Como podem as crianças soldado, ou as crianças vítimas de maus tratos, ultrapassar os seus traumas?
Ao verificar-se uma ferida, um trauma, dá-se uma agonia psíquica. O horror do que se viu, do que se sofreu, faz com que se fique morto psicologicamente, com que já não haja força para viver. De tal forma foi assustador o que se viveu, que a única forma de não sofrer é tornar-se pateta. É que, se, por infelicidade, a criança pensar, vai sofrer. Fica dilacerada, não compreende o que aconteceu, é demasiado forte, provem a agonia psíquica. Ou então, uma parte da sua personalidade fica escarificada, em que morre uma parte da sua personalidade. Mas, à volta dessa parte, persistem brasas de resiliência.
Será preciso que alguém sopre nessas brasas para voltar a surgir vida. E se ninguém soprar, fica-se morto. O que acontece, depois, é o retomar do desenvolvimento, mas com uma parte morta da personalidade, com um traço biológico na memória.
É nessa altura que serão necessário tutores de resiliência para sobreinvestir aspectos em que uma criança que se desenvolveu em boas condições não precisa.
Mas, então como se dará esse “processo” de resiliência? “Processo” é qualquer coisa que está em constante evolução e que depende tanto dos outros, como do próprio. Há genes e são os outros que vão fazê-los falar, permitindo o desenvolvimento biológico, psicológico e social.
Então, como fazer para analisar um “processo de resiliência”? Há que tem em conta a aquisição dos recursos internos, quando se é pequeno e no momento em que as figuras de vinculação impregnam uma aptidão para utilizar os genes humanos ( porque se é humano e não uma minhoca). Depois, será a significação dos acontecimentos que traumatizaram um determinada criança. Importa ainda a disposição que os recursos externos – a família, o grupo social, a cultura – vão dispor à volta de cada criança para lhe disponibilizar tutores de resiliência.

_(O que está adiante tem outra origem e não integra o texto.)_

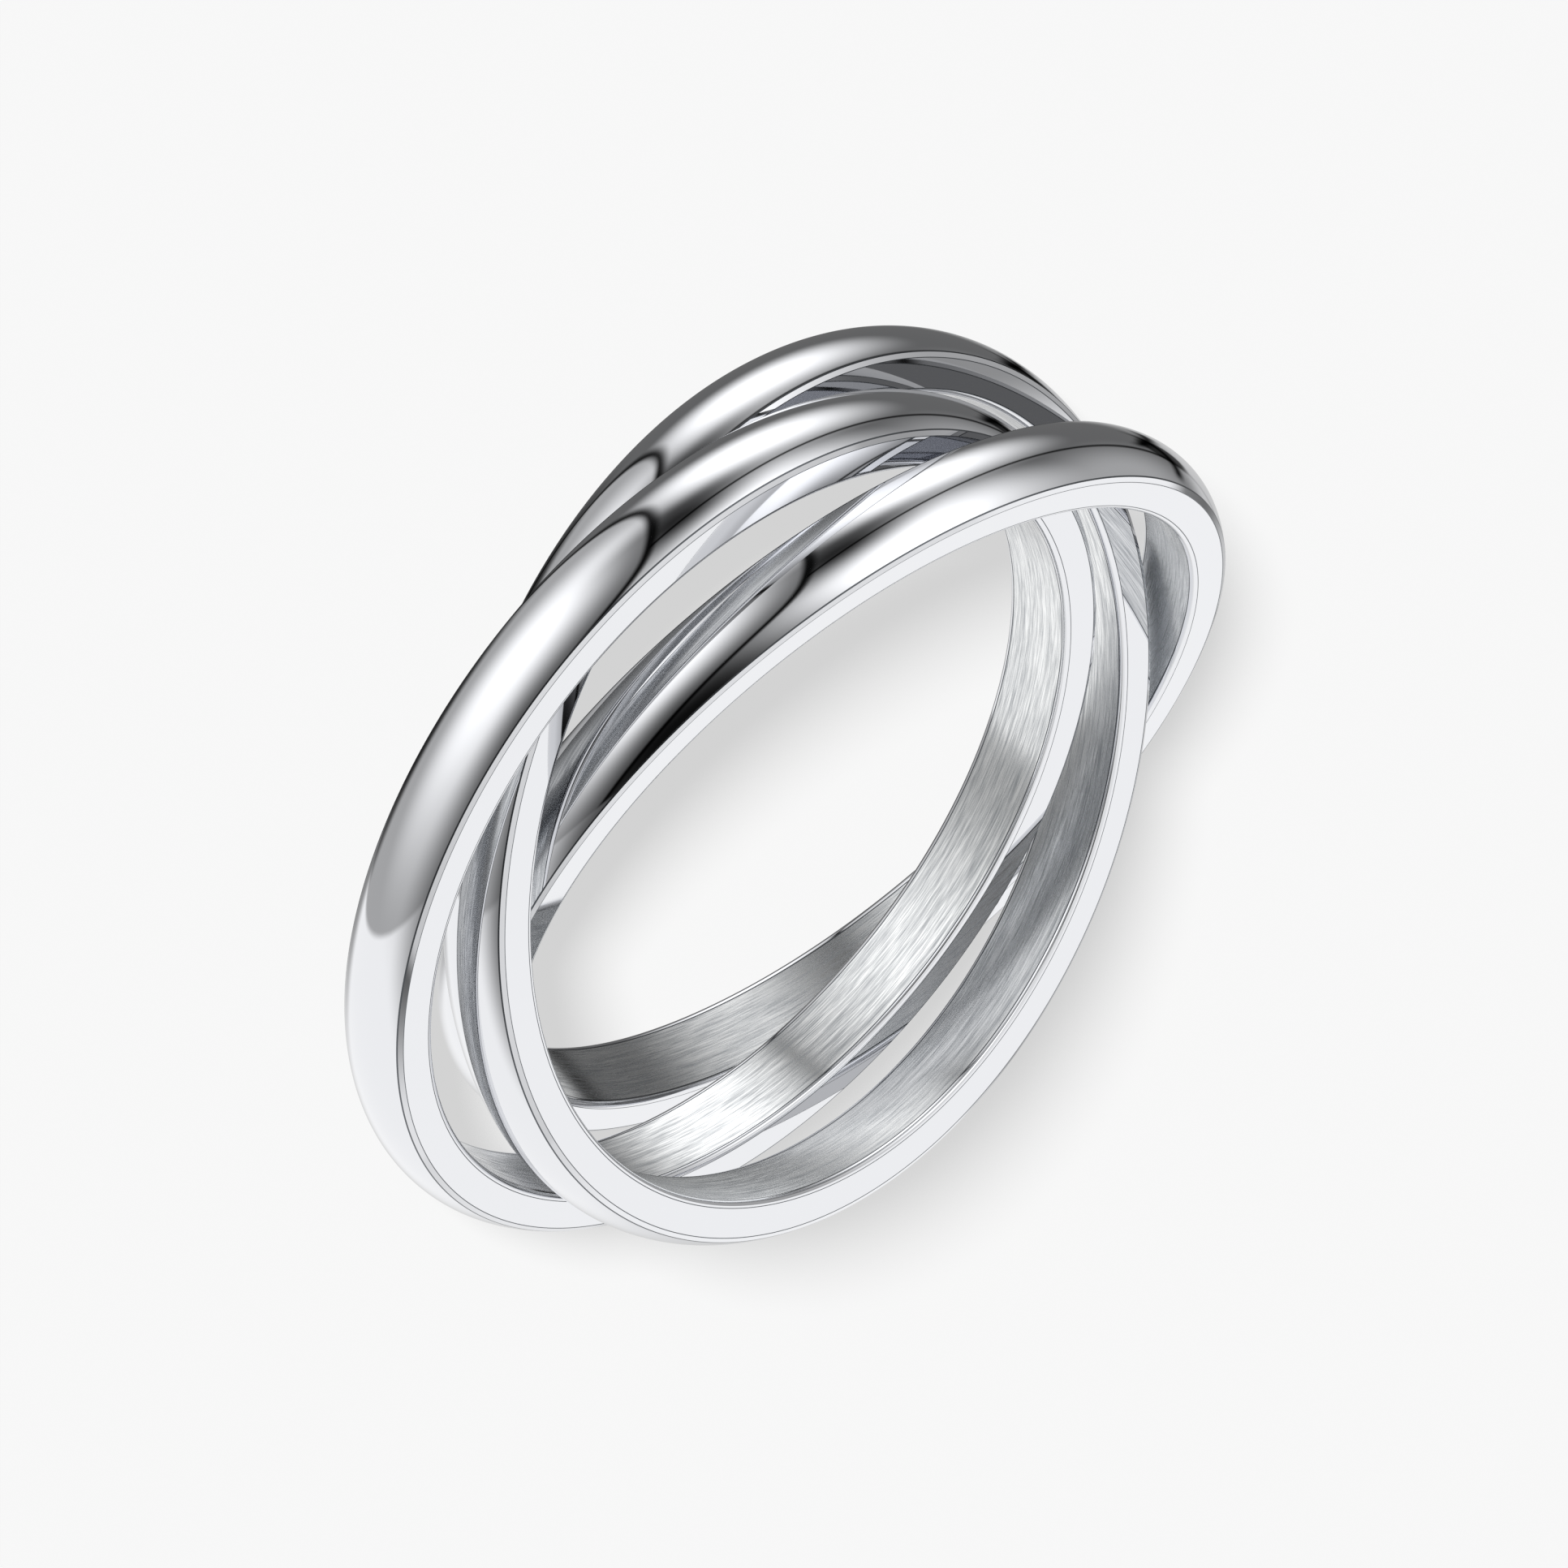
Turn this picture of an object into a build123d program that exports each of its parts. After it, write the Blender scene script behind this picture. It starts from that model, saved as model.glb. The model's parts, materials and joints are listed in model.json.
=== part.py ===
from build123d import *
from math import asin, atan2, cos, radians, sin, sqrt
import os

# A rolling ring: three like hoops of stainless steel, each linked through the other two, lying on its side.
# +Z is up and the ring lies on z = 0, with the origin under the middle of its box. The hoops cross each other
# near the two ends of the X axis.

# One hoop
bore_radius = 9.5
band_width = 1.9  # along the hoop's own axis
wall = 1.27  # from the bore to the crest of the dome
dome_rise = 0.34  # from the creases up to the crest
bore_edge_radius = 0.15  # polished round between the bore and each side face

# How the three hoops lie, one row for each. climb is how far a hoop's rim rises over one bore radius, in band
# widths. The hoop's axis leans toward the named direction, in degrees from +X. along and across are where its
# centre is from the level hoop's, on X and on Y, in walls: where the hoops cross they lie one outside the other.
lying = {
    "level_band": {"climb": 0.17, "leans_toward": -32, "along": 0, "across": 0},
    "front_leaning_band": {"climb": 1.33, "leans_toward": -85, "along": -1.82, "across": -0.16},
    "back_leaning_band": {"climb": 1.14, "leans_toward": 84, "along": -3.04, "across": 0.24},
}
resting_bands = ("front_leaning_band", "back_leaning_band")  # the level one hangs in these two

# The D section
half_width = band_width / 2
crest_radius = bore_radius + wall
crease_radius = crest_radius - dome_rise
dome_arc_radius = (dome_rise**2 + half_width**2) / (2 * dome_rise)
dome_arc_centre = crest_radius - dome_arc_radius
dome_half_angle = asin(half_width / dome_arc_radius)


def band_axis(row):
    """The direction of a hoop's own axis."""
    lean = asin(row["climb"] * band_width / bore_radius)
    toward = radians(row["leans_toward"])
    return Vector(sin(lean) * cos(toward), sin(lean) * sin(toward), cos(lean))


def reach(axis, direction):
    """How far a hoop's surface goes from its centre in a direction, touching on the dome or on a crease."""
    along_axis = abs(axis.dot(direction))
    outward = sqrt(1 - along_axis**2)
    if atan2(along_axis, outward) < dome_half_angle:
        return dome_arc_centre * outward + dome_arc_radius
    return crease_radius * outward + half_width * along_axis


def box_middle(places, direction):
    """The middle of the box of all the hoops along one direction, with each hoop's centre at its place."""
    highest = max(place + reach(axes[name], direction) for name, place in places.items())
    lowest = min(place - reach(axes[name], direction) for name, place in places.items())
    return (highest + lowest) / 2


axes = {name: band_axis(row) for name, row in lying.items()}
along = {name: row["along"] * wall for name, row in lying.items()}
across = {name: row["across"] * wall for name, row in lying.items()}
origin_x = box_middle(along, Vector(1, 0, 0))
origin_y = box_middle(across, Vector(0, 1, 0))

# Two hoops lie on their lowest creases, and the level one is midway between their heights.
heights = {name: reach(axes[name], Vector(0, 0, 1)) for name in resting_bands}
heights["level_band"] = sum(heights.values()) / len(resting_bands)

os.makedirs("parts", exist_ok=True)
for name, axis in axes.items():
    centre = Vector(along[name] - origin_x, across[name] - origin_y, heights[name])
    out = Plane(origin=centre, z_dir=axis).x_dir
    with BuildPart() as band:
        # On the section's plane, X is the way out from the hoop's axis and Y is along the axis.
        with BuildSketch(Plane(origin=centre, x_dir=out, z_dir=out.cross(axis))) as section:
            with BuildLine():
                Polyline(
                    (crease_radius, -half_width),
                    (bore_radius, -half_width),
                    (bore_radius, half_width),
                    (crease_radius, half_width),
                )
                ThreePointArc((crease_radius, half_width), (crest_radius, 0), (crease_radius, -half_width))
            make_face()
            fillet(section.vertices().group_by(Axis.X)[0], radius=bore_edge_radius)
        revolve(axis=Axis(centre, axis))
    band.part.label = name
    export_step(band.part, f"parts/{name}.step")
    print(name, "centre", *(round(c, 6) for c in centre), "axis", *(round(c, 9) for c in axis))
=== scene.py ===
# Looks of a rolling ring: three linked steel bands, mirror polished outside and brushed in the bore.
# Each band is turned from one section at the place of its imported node, and takes three finishes.
import json
from math import asin, cos, pi, radians, sin, tau

import bmesh
import bpy
from mathutils import Matrix, Vector


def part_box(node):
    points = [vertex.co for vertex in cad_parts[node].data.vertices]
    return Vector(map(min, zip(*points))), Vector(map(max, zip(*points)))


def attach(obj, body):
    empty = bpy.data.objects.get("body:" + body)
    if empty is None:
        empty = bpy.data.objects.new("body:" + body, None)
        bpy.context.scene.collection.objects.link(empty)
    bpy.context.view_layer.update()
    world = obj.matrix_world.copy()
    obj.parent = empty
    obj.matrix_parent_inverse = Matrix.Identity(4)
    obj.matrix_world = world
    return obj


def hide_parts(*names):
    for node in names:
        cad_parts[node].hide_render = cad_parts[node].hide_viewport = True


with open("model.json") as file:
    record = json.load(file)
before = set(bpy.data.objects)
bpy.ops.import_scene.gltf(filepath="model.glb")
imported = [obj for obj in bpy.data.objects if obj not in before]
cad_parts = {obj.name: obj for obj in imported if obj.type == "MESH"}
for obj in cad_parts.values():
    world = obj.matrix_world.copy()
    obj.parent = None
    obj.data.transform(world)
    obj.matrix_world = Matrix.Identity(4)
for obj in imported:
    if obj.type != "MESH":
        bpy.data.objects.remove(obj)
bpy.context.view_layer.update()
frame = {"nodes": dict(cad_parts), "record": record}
mm = 0.001
print("packed model loaded,", len(frame["nodes"]), "bands")


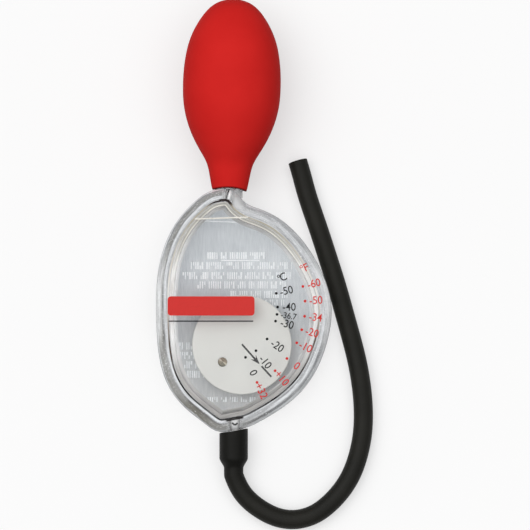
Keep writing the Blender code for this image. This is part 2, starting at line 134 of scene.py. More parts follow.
# Bulb
BULB_LENGTH = 89.0 * MM
BULB_RADIUS = 23.0 * MM
BULB_WALL = 2.2 * MM
BULB_LEAN_DEG = -1.3
BULB_PROFILE_SHARES = (
    (0.353, 0.0), (0.415, 0.07), (0.478, 0.13), (0.63, 0.2), (0.795, 0.28), (0.915, 0.365),
    (0.982, 0.45), (1.0, 0.535), (0.988, 0.63), (0.92, 0.745), (0.8, 0.833), (0.625, 0.91),
    (0.38, 0.973), (0.0, 1.0),
)
LIP_ROUND = 0.5 * MM
LIP_DROPS = in_mm(1.0, 1.6)
LIP_DROP_REACH = 9.0 * MM
LIP_SHADE_REACH = 0.9 * MM

# Hose: a cuff on the spigot, then the free tube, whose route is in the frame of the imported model
CUFF_RADIUS = 6.7 * MM
CUFF_LENGTH = 12.7 * MM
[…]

A diferença entre tutores de desenvolvimento e tutores de resiliência poderá ser a seguinte: todas as crianças que nascem possuem tutores de desenvolvimento ( a excepção são as que sofrem uma das 7 000 doenças genéticas, o que só corresponde a 1% dos nascimentos) com necessidade de alteridade à sua volta para se desenvolverem.
Se colocarmos alguns tutores de resiliência, afectivos e sensatos, em redor do pequeno carenciado, este retoma rapidamente o seu desenvolvimento e até pode recuperar o atraso.
A partir do momento em que alguém aceita amá-la, a criança magoada deseja tanto estabelecer uma relação afectiva com essa pessoa, que irá submeter-se às suas crenças, única e exclusivamente com o objectivo de ter algumas ideias para partilhar com ela.
As crianças que aprenderam a ter esperança projectam no palco do seu teatro íntimo um sonho ideal no qual representam o papel de uma criança amada, de um herói prestigiado ou de um adulto que é, simplesmente, feliz. Este trabalho imaginário salva-as do horror. Cuidar destas crianças, alimentá-las, lavá-las é uma necessidade física que, no entanto, não desencadeia um processo de resiliência. Para iniciar um trabalho de resiliência, deveremos iluminar de novo o mundo e voltar a dar-lhe coerência. Isto faz-se pela “narração”.
As crianças que conseguem transformar-se em adultos resilientes são aquelas que foram ajudadas a dar sentido às suas feridas. O trabalho de resiliência consistiu em lembrarem-se dos choques para fazerem deles uma representação de imagens, de acções e de palavras para interpretar a ferida narcísica.